■ Goal of the exercise:
Return exactly the lines that run from the beginning through the line containing "grip_shift = -4.0", both included, and no others.

■ Given data:
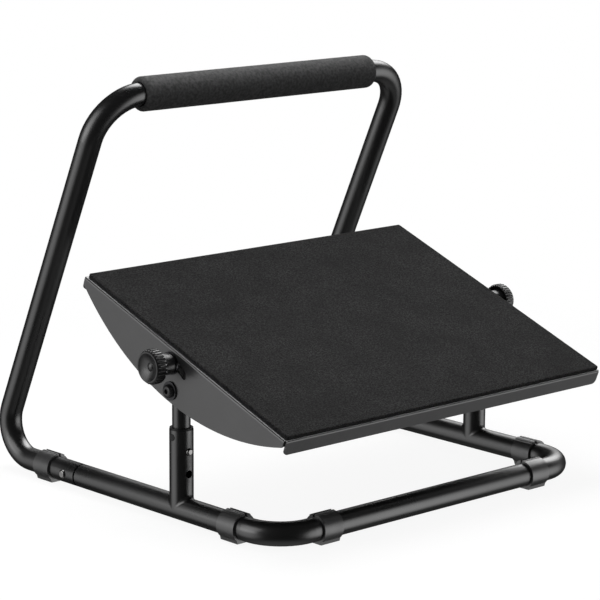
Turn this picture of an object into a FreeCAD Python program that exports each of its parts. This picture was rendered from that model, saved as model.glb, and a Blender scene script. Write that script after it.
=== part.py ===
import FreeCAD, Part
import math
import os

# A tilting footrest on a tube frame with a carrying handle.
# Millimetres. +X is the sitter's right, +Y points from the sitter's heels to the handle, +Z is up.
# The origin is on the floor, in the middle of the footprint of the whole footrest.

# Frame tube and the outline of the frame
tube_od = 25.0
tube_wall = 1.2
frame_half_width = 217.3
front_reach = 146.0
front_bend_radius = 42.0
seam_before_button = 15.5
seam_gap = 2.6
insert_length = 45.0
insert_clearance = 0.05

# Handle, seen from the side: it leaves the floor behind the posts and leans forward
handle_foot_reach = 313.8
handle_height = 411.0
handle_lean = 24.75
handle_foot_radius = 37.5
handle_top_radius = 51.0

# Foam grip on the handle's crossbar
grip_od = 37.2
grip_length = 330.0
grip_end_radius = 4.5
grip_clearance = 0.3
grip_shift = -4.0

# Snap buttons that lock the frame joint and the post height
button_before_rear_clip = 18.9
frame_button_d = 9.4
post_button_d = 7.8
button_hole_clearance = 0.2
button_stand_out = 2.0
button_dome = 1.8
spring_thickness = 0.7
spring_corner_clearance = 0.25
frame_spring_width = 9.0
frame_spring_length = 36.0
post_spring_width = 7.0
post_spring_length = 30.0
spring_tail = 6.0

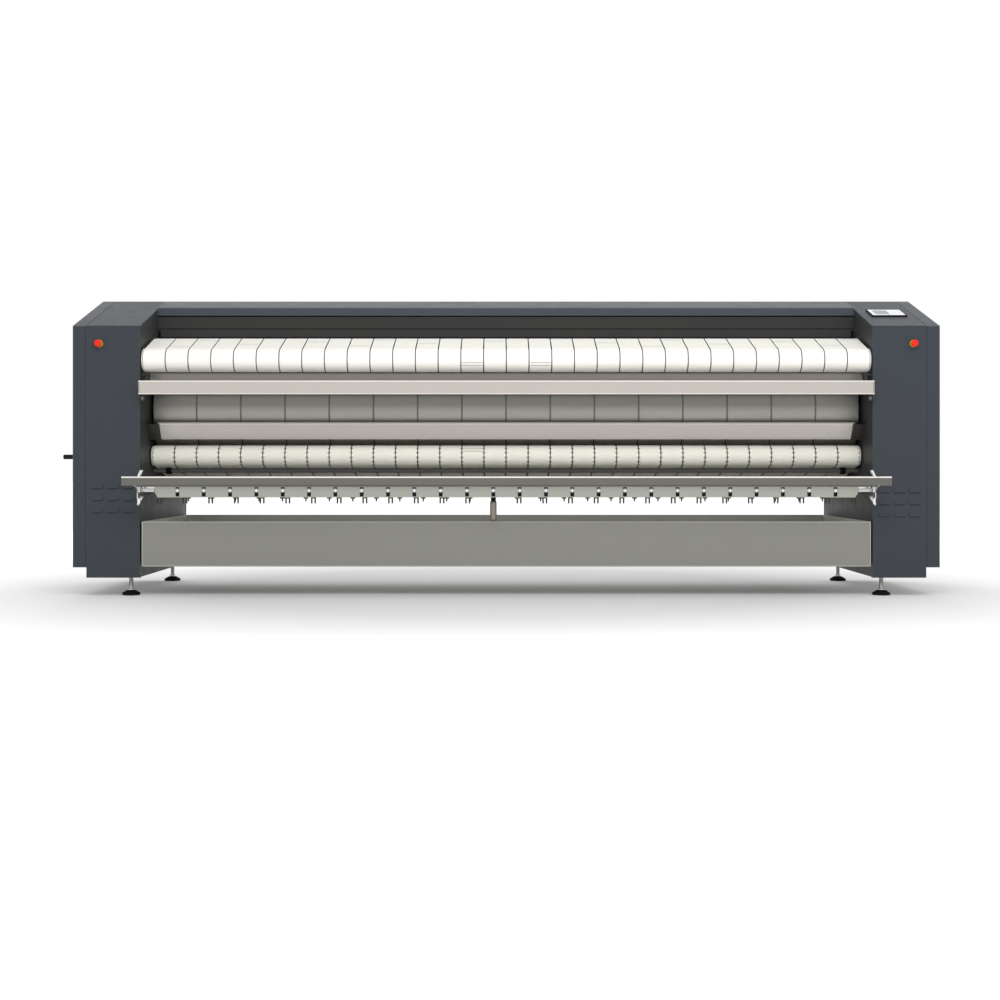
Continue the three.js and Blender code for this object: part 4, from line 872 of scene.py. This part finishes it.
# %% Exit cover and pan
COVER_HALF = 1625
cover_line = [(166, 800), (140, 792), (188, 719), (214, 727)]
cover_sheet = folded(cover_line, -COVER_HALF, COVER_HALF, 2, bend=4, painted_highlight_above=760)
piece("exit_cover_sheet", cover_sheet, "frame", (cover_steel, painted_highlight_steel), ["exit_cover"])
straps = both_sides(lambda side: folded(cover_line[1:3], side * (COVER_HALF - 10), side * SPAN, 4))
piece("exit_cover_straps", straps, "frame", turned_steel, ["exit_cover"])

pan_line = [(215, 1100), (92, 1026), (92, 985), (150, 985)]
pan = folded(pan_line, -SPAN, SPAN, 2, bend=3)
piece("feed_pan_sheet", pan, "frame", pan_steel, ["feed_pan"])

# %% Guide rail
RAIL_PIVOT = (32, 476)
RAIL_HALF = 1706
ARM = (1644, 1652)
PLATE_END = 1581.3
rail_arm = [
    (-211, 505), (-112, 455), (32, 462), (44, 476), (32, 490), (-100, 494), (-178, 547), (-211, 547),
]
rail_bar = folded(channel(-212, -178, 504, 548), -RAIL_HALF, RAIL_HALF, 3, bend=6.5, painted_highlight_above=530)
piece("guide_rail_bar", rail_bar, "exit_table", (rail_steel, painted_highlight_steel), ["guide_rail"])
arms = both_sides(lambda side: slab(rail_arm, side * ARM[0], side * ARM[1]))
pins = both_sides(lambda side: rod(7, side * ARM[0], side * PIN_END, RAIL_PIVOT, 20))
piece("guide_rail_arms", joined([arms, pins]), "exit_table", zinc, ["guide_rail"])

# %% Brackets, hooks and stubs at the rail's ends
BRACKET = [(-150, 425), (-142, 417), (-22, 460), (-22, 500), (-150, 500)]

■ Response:
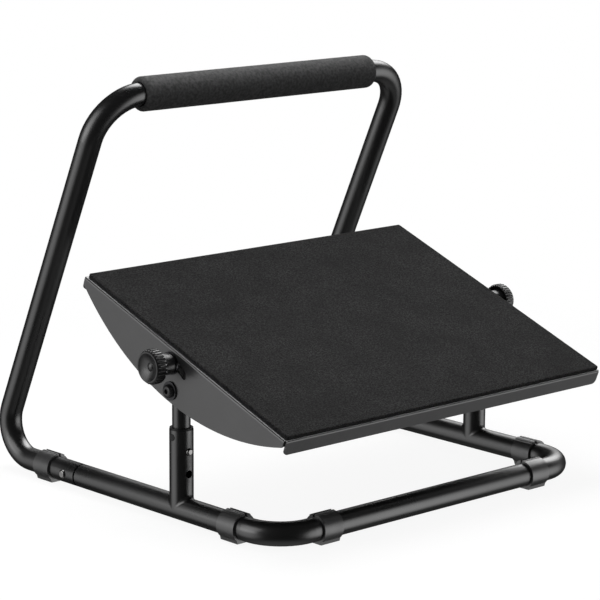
Turn this picture of an object into a FreeCAD Python program that exports each of its parts. This picture was rendered from that model, saved as model.glb, and a Blender scene script. Write that script after it.
=== part.py ===
import FreeCAD, Part
import math
import os

# A tilting footrest on a tube frame with a carrying handle.
# Millimetres. +X is the sitter's right, +Y points from the sitter's heels to the handle, +Z is up.
# The origin is on the floor, in the middle of the footprint of the whole footrest.

# Frame tube and the outline of the frame
tube_od = 25.0
tube_wall = 1.2
frame_half_width = 217.3
front_reach = 146.0
front_bend_radius = 42.0
seam_before_button = 15.5
seam_gap = 2.6
insert_length = 45.0
insert_clearance = 0.05

# Handle, seen from the side: it leaves the floor behind the posts and leans forward
handle_foot_reach = 313.8
handle_height = 411.0
handle_lean = 24.75
handle_foot_radius = 37.5
handle_top_radius = 51.0

# Foam grip on the handle's crossbar
grip_od = 37.2
grip_length = 330.0
grip_end_radius = 4.5
grip_clearance = 0.3
grip_shift = -4.0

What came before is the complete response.